Trying to troubleshoot my first concern is when I check for continuity on the pins of all of my sockets I am reading pins 4,5,6,7,8 as all showing continuity (assuming pin one is the one that is on its own). This seems wrong to me as if I’m reading the schematic correctly 4&5 are positive and negative voltage and 7/8 are ground (so those should be common).

I can’t see any obvious shorts in my soldering so I’m wondering first can anyone confirm that these 5 pins should not show continuity? I would think they should be separate.

And second, any other obvious places to look for a cause of a short? All of the sockets are showing the same continuity so is there a common component or IC that could be causing the problem? I don’t see any obviously compromised components or cut traces.

Thanks in advance,

Hey, welcome to the forum!

Those pins should definitely not have continuity. Are you testing continuity with the ICs out of the sockets?

If they are continuous with no IC then I would suspect the solder might be bridging beneath your sockets, especially if they are all continuous to each other (ie pin 4 is continuous to 5, 6, 7, 8). You may need to desolder one of the sockets and check if there is still a short.

Bad electrolytic capacitors could also lead to shorts between some of these pins, it’s usually worth it to replace all of those when you’re working on anything 20+ years old. If you haven’t worked on the power supply yet it may be worth it to take a step back from other troubleshooting and make sure it is functioning properly when disconnected from the rest of the synth, the shorts could be on that board.

You can do more continuity testing with boards disconnected from each other to find which board the short is on. Disconnect the power supply and see if those pins on the sockets are still shorted.

Hi! Thanks for the quick reply. Let me give a little more info…

  • I’m testing the board disconnected from all the other boards including the power supply.

  • I’ve desoldered 2 of the 6 sockets and still showing continuity across all of those 5 pins. If they’re not supposed to have continuity then I’m assuming they must all be common which is why they all show the same pattern? In other words ground is common, +v is common, etc. pin 6 is vcf control so that is probably common too - it would be shared by all the voices I think. Sounds like I should desolder the other sockets next I guess? I honestly don’t see any obvious bridging but I guess it’s possible it’s under the socket on the top of the board where I can’t see it.
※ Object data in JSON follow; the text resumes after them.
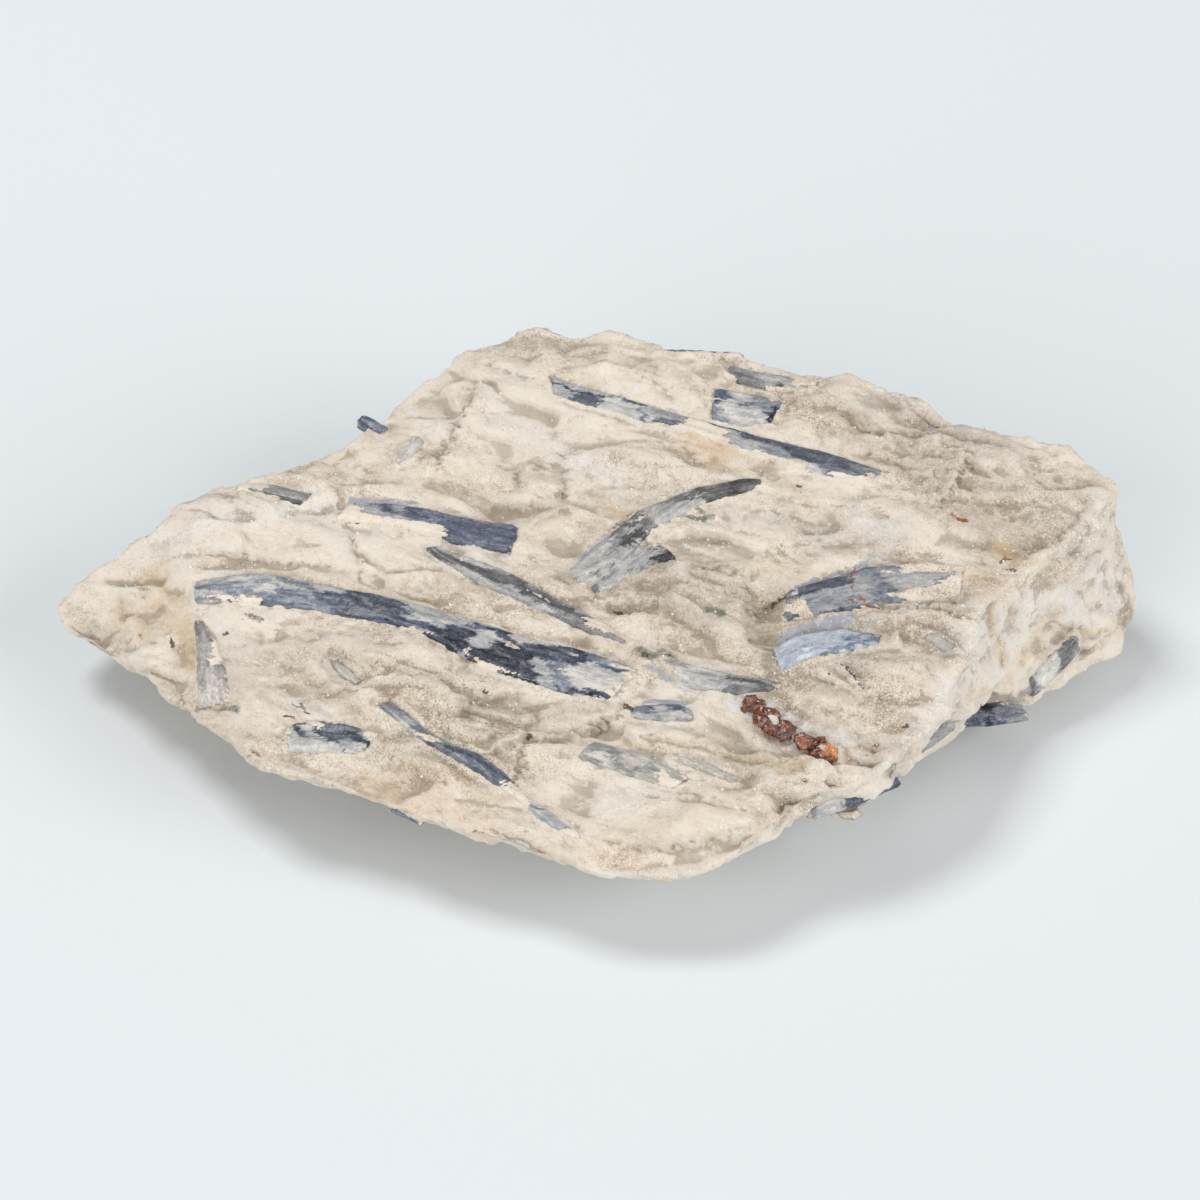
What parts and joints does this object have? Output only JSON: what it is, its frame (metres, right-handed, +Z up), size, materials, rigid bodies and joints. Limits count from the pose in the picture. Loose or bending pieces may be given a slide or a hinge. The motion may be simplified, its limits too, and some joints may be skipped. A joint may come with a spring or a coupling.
{
  "type": "kyanite blade cluster",
  "caption": "Slab of cream massive quartz with flat blue and grey kyanite blades lying in its broken top, and red-brown garnet grains.",
  "frame": {"origin": "middle of the bounding box seen from above, at the height of the underside it rests on", "axes": "+X along the longest side to the right, +Y to the back, +Z up; the top falls towards -Y"},
  "size_m": [0.1868, 0.1174, 0.0352],
  "materials": {
    "quartz": "broken massive quartz, matt with sugary glints, ochre in places",
    "kyanite_navy": "navy kyanite, pearly on the cleavage",
    "kyanite_blue": "blue kyanite with darker bands, pearly on the cleavage",
    "kyanite_sky": "sky-blue striated kyanite, pearly",
    "kyanite_slate": "slate-grey kyanite with pale cross bars, pearly",
    "kyanite_pale": "pale grey glassy kyanite",
    "kyanite_moss": "grey-green kyanite, dull",
    "garnet": "red-brown garnet, glassy and slightly clear at thin edges"
  },
  "bodies": {
    "root": {"matrix": "quartz", "blade_great": "kyanite_navy", "blade_back_long": "kyanite_blue", "blade_left_upper": "kyanite_navy", "blade_left_rim": "kyanite_slate", "blade_glassy": "kyanite_pale", "blade_slender": "kyanite_slate", "blade_curved": "kyanite_slate", "blade_broad": "kyanite_blue", "blade_bright": "kyanite_sky", "blade_front": "kyanite_blue", "blade_mossy": "kyanite_moss", "blade_faint": "kyanite_moss", "blade_stub": "kyanite_navy", "blade_grey": "kyanite_slate", "blade_square": "kyanite_navy", "blade_small_left": "kyanite_slate", "blade_pale_left": "kyanite_pale", "blade_mica": "kyanite_blue", "blade_rim_mass": "kyanite_slate", "blade_pale_right": "kyanite_pale", "blade_needle": "kyanite_navy", "blade_rim_plate": "kyanite_navy", "blade_nub": "kyanite_navy", "blade_wall_low": "kyanite_navy", "blade_wall_plate": "kyanite_slate", "blade_foot": "kyanite_navy", "blade_foot_small": "kyanite_slate", "blade_rim_sliver": "kyanite_navy", "garnet_upper": "garnet", "garnet_lower": "garnet"}
  },
  "joints": []
}
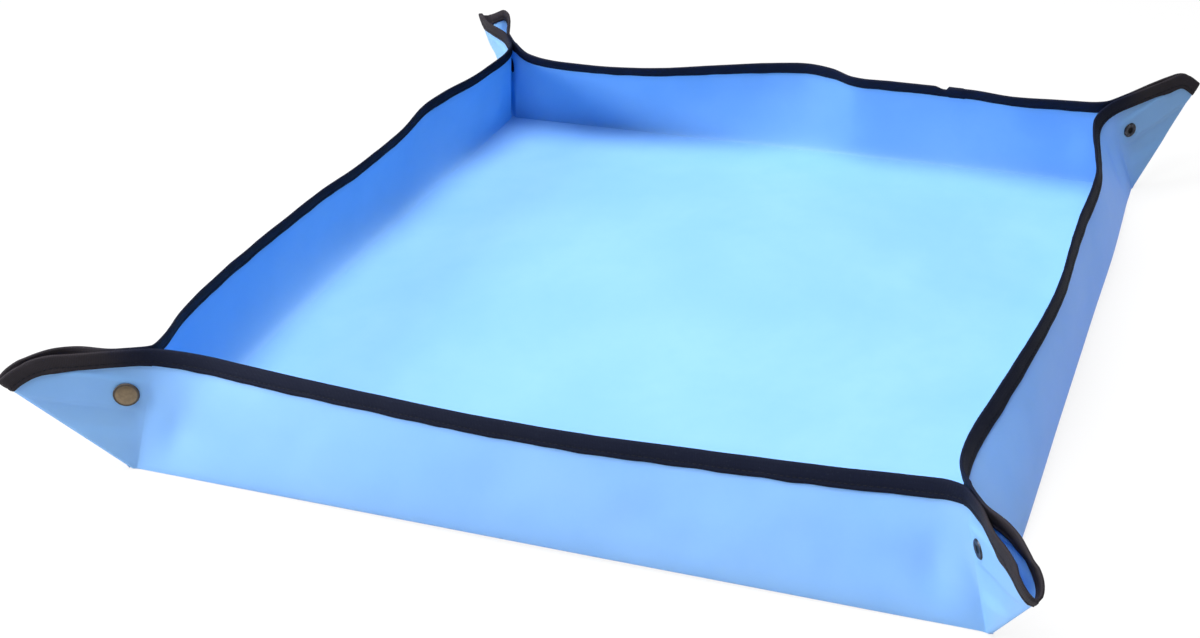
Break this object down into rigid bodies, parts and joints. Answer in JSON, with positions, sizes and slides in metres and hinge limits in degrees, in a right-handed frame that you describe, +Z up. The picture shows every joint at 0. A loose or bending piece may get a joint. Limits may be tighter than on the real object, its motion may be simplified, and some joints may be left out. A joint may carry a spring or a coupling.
{
  "type": "folding potting tray",
  "caption": "Square tray folded from one coated cloth sheet with a bound rim, its corners pinched into ears by snap fasteners; unsnaps and lies flat.",
  "frame": {"origin": "middle of the underside of the base, on the surface that the tray stands on", "axes": "+Z up out of the tray, -Y towards the front wall, +X towards the right wall"},
  "size_m": [0.6196, 0.6257, 0.0845],
  "materials": {
    "cloth": "coated satin weave",
    "binding": "ribbed tape",
    "thread": "matte thread",
    "cap_metal": "antiqued satin",
    "snap_metal": "blackened satin"
  },
  "bodies": {
    "base": {"floor_panel": "cloth"},
    "front": {"front_wall": "cloth", "front_binding": "binding", "front_stitching": "thread"},
    "right": {"right_wall": "cloth", "right_binding": "binding", "right_stitching": "thread"},
    "back": {"back_wall": "cloth", "back_binding": "binding", "back_stitching": "thread"},
    "left": {"left_wall": "cloth", "left_binding": "binding", "left_stitching": "thread"},
    "front_ear_right": {"front_ear_right": "cloth", "front_ear_right_binding": "binding", "front_ear_right_stitching": "thread", "front_right_stud": "snap_metal", "front_right_eyelet": "snap_metal"},
    "front_ear_left": {"front_ear_left": "cloth", "front_ear_left_binding": "binding", "front_ear_left_stitching": "thread", "front_left_cap": "cap_metal", "front_left_socket": "snap_metal"},
    "right_ear_back": {"right_ear_back": "cloth", "right_ear_back_binding": "binding", "right_ear_back_stitching": "thread", "back_right_stud": "snap_metal", "back_right_eyelet": "snap_metal"},
    "right_ear_front": {"right_ear_front": "cloth", "right_ear_front_binding": "binding", "right_ear_front_stitching": "thread", "front_right_cap": "cap_metal", "front_right_socket": "snap_metal"},
    "back_ear_left": {"back_ear_left": "cloth", "back_ear_left_binding": "binding", "back_ear_left_stitching": "thread", "back_left_stud": "snap_metal", "back_left_eyelet": "snap_metal"},
    "back_ear_right": {"back_ear_right": "cloth", "back_ear_right_binding": "binding", "back_ear_right_stitching": "thread", "back_right_cap": "cap_metal", "back_right_socket": "snap_metal"},
    "left_ear_front": {"left_ear_front": "cloth", "left_ear_front_binding": "binding", "left_ear_front_stitching": "thread", "front_left_stud": "snap_metal", "front_left_eyelet": "snap_metal"},
    "left_ear_back": {"left_ear_back": "cloth", "left_ear_back_binding": "binding", "left_ear_back_stitching": "thread", "back_left_cap": "cap_metal", "back_left_socket": "snap_metal"}
  },
  "joints": [
    {"name": "front_fold", "type": "hinge", "parent": "base", "child": "front", "pos_m": [0, -0.262, 0.0005], "axis": [1, 0, 0], "range_deg": [0, 101]},
    {"name": "right_fold", "type": "hinge", "parent": "base", "child": "right", "pos_m": [0.262, 0, 0.0005], "axis": [0, 1, 0], "range_deg": [0, 101]},
    {"name": "back_fold", "type": "hinge", "parent": "base", "child": "back", "pos_m": [0, 0.262, 0.0005], "axis": [-1, 0, 0], "range_deg": [0, 101]},
    {"name": "left_fold", "type": "hinge", "parent": "base", "child": "left", "pos_m": [-0.262, 0, 0.0005], "axis": [0, -1, 0], "range_deg": [0, 101]},
    {"name": "front_ear_right_fold", "type": "hinge", "parent": "front", "child": "front_ear_right", "pos_m": [0.25943, -0.26264, 0.00002], "axis": [-0.2367, 0.2367, 0.9423], "range_deg": [0, 57.72]},
    {"name": "front_ear_left_fold", "type": "hinge", "parent": "front", "child": "front_ear_left", "pos_m": [-0.25835, -0.2627, -0.00024], "axis": [-0.2367, -0.2367, -0.9423], "range_deg": [0, 33.72]},
    {"name": "right_ear_back_fold", "type": "hinge", "parent": "right", "child": "right_ear_back", "pos_m": [0.26266, 0.25899, -0.00009], "axis": [-0.2367, -0.2367, 0.9423], "range_deg": [0, 43.72]},
    {"name": "right_ear_front_fold", "type": "hinge", "parent": "right", "child": "right_ear_front", "pos_m": [0.26269, -0.25851, -0.0002], "axis": [0.2367, -0.2367, -0.9423], "range_deg": [0, 35.72]},
    {"name": "back_ear_left_fold", "type": "hinge", "parent": "back", "child": "back_ear_left", "pos_m": [-0.25929, 0.26265, -0.00002], "axis": [0.2367, -0.2367, 0.9423], "range_deg": [0, 51.72]},
    {"name": "back_ear_right_fold", "type": "hinge", "parent": "back", "child": "back_ear_right", "pos_m": [0.25923, 0.26265, -0.00003], "axis": [0.2367, 0.2367, -0.9423], "range_deg": [0, 49.72]},
    {"name": "left_ear_front_fold", "type": "hinge", "parent": "left", "child": "left_ear_front", "pos_m": [-0.26264, -0.25947, 0.00002], "axis": [0.2367, 0.2367, 0.9423], "range_deg": [0, 59.72]},
    {"name": "left_ear_back_fold", "type": "hinge", "parent": "left", "child": "left_ear_back", "pos_m": [-0.26267, 0.25889, -0.00011], "axis": [-0.2367, 0.2367, -0.9423], "range_deg": [0, 41.72]}
  ],
  "couplings": [
    {"joint": "right_fold", "follows": "front_fold", "ratio": 1},
    {"joint": "back_fold", "follows": "front_fold", "ratio": 1},
    {"joint": "left_fold", "follows": "front_fold", "ratio": 1},
    {"joint": "front_ear_right_fold", "follows": "front_fold", "ratio": 0.5713},
    {"joint": "front_ear_left_fold", "follows": "front_fold", "ratio": 0.33367},
    {"joint": "right_ear_back_fold", "follows": "front_fold", "ratio": 0.43268},
    {"joint": "right_ear_front_fold", "follows": "front_fold", "ratio": 0.35347},
    {"joint": "back_ear_left_fold", "follows": "front_fold", "ratio": 0.51189},
    {"joint": "back_ear_right_fold", "follows": "front_fold", "ratio": 0.49209},
    {"joint": "left_ear_front_fold", "follows": "front_fold", "ratio": 0.5911},
    {"joint": "left_ear_back_fold", "follows": "front_fold", "ratio": 0.41288}
  ]
}
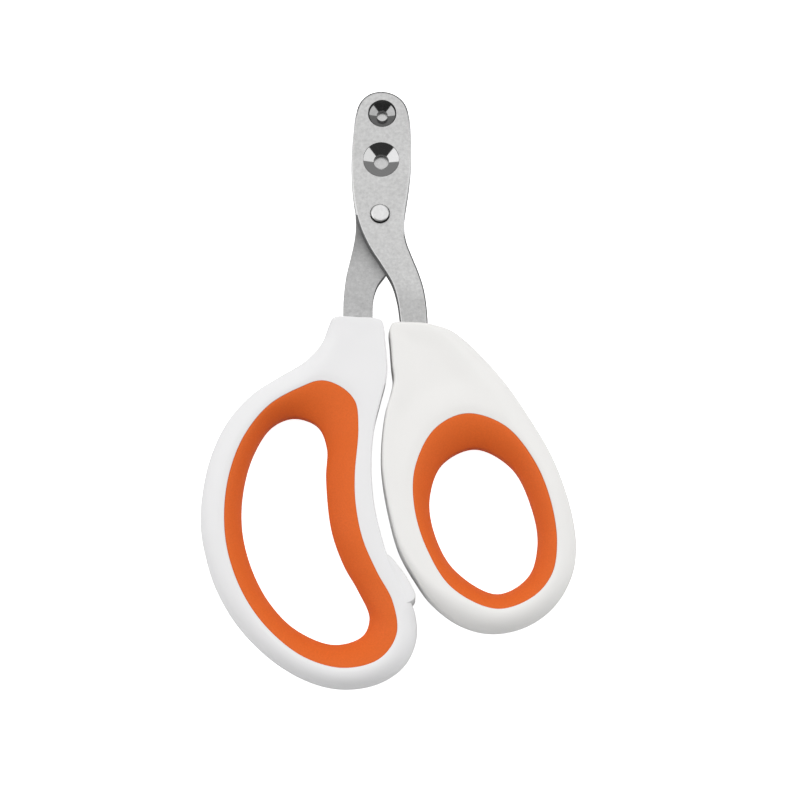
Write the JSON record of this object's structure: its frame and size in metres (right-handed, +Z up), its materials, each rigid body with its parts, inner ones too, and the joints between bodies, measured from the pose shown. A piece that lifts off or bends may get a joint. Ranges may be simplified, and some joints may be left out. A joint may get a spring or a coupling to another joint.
{
  "type": "pet nail trimmer",
  "caption": "Scissor-type pet nail trimmer with riveted steel blades, countersunk claw holes, a two-finger loop, a thumb loop and soft grip liners.",
  "frame": {"origin": "bottom centre of the bounding box, on the surface that the handles lie on", "axes": "+Y along the tool towards the blade tip, +Z up out of the front face, +X towards the thumb loop"},
  "size_m": [0.0758, 0.1254, 0.01],
  "materials": {
    "blade_steel": "stamped stainless steel, tumbled satin faces, ground cones and cutting edge",
    "rivet_steel": "turned stainless steel, smooth domed end",
    "handle_plastic": "white moulded plastic, fine satin texture",
    "grip_rubber": "orange soft-touch moulded rubber, matte"
  },
  "bodies": {
    "left_half": {"rear_blade": "blade_steel", "left_handle": "handle_plastic", "left_grip": "grip_rubber"},
    "right_half": {"front_blade": "blade_steel", "right_handle": "handle_plastic", "right_grip": "grip_rubber", "pivot_rivet": "rivet_steel"}
  },
  "joints": [
    {"name": "pivot", "type": "hinge", "parent": "left_half", "child": "right_half", "pos_m": [-0.00298, 0.0356, 0.005], "axis": [0, 0, 1], "range_deg": [0, 60]}
  ]
}
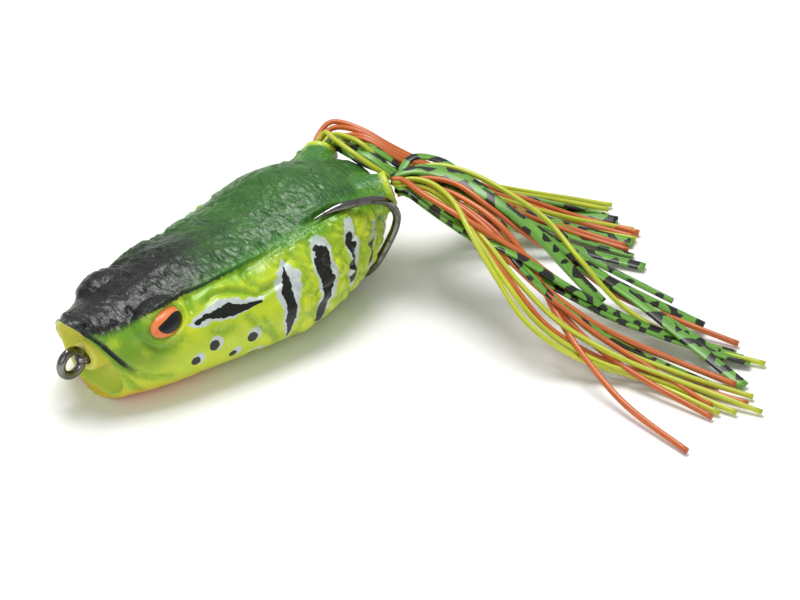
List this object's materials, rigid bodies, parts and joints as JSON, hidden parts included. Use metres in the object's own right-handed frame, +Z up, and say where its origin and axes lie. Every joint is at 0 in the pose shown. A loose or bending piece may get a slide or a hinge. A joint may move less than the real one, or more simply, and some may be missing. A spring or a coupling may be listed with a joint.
{
  "type": "topwater popper",
  "caption": "Hollow soft popping frog lure with a cupped mouth, a double hook, a keel weight and two strand legs.",
  "frame": {"origin": "on the surface that the belly rests on, under the middle of the body and hook", "axes": "+Z up, the nose towards -Y, the frog's left side towards +X"},
  "size_m": [0.0907, 0.105, 0.0206],
  "materials": {
    "soft_shell": "painted soft plastic, glossy",
    "hook_wire": "polished black nickel",
    "weight_metal": "dull as cast",
    "collar_rubber": "matt",
    "orange_strand": "satin silicone rubber",
    "chartreuse_strand": "satin silicone rubber",
    "barred_green_strand": "satin silicone rubber with black bars"
  },
  "bodies": {
    "body": {"body_shell": "soft_shell"},
    "hook": {"double_hook": "hook_wire", "keel_weight": "weight_metal"},
    "left_leg": {"left_skirt_collar": "collar_rubber", "left_strand_1": "barred_green_strand", "left_strand_2": "orange_strand", "left_strand_3": "chartreuse_strand", "left_strand_4": "barred_green_strand", "left_strand_5": "barred_green_strand", "left_strand_6": "orange_strand", "left_strand_7": "chartreuse_strand", "left_strand_8": "orange_strand"},
    "right_leg": {"right_skirt_collar": "collar_rubber", "right_strand_1": "chartreuse_strand", "right_strand_2": "barred_green_strand", "right_strand_3": "chartreuse_strand", "right_strand_4": "orange_strand", "right_strand_5": "orange_strand", "right_strand_6": "barred_green_strand", "right_strand_7": "barred_green_strand"}
  },
  "joints": [
    {"name": "hook_lift", "type": "hinge", "parent": "body", "child": "hook", "pos_m": [0, -0.02452, 0.0074], "axis": [1, 0, 0], "range_deg": [0, 2]},
    {"name": "left_leg_sway", "type": "hinge", "parent": "body", "child": "left_leg", "pos_m": [0.0076, 0.03002, 0.0162], "axis": [0, 0, 1], "range_deg": [-20, 18]},
    {"name": "right_leg_sway", "type": "hinge", "parent": "body", "child": "right_leg", "pos_m": [-0.0076, 0.03002, 0.0162], "axis": [0, 0, 1], "range_deg": [-4, 20]}
  ]
}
  • as far as caps are concerned I haven’t replaced any of those but there are lots of them. I guess I wasn’t thinking it would help due to the fact that I’m shorting across all those pins. Seemed more likely an ic I guess but I don’t know how to go about finding which one.

Thanks again, please keep the suggestions coming! If anyone has a 106 and can do a quick continuity test on their module board I would be so grateful. Just to make sure I’m not crazy.

I think I may have misunderstood the original question. Do you mean for example pin 4 of socket 1 is continuous to pin 4 of socket 2, pin 4 of socket 3, etc? That would be normal but first I thought you meant pin 4 is continuous to pins 5, 6 ,7 and 8 for each socket. That would not be normal and just one of the sockets being bridged with solder could cause them all to appear shorted like that.

Pins 4, 5, 7 and 8 should all be common between sockets however for each voice pin 6 gets its own control voltage from IC23 and the opamps that follow. If all of your pin 6’s are shorted together then IC23 could be the problem.

No, you understood correctly - within a single socket I’m seeing 4,5,6,7,8 all continuous. So definitely an issue. I’ll start by desoldering the other sockets I think to see if that helps.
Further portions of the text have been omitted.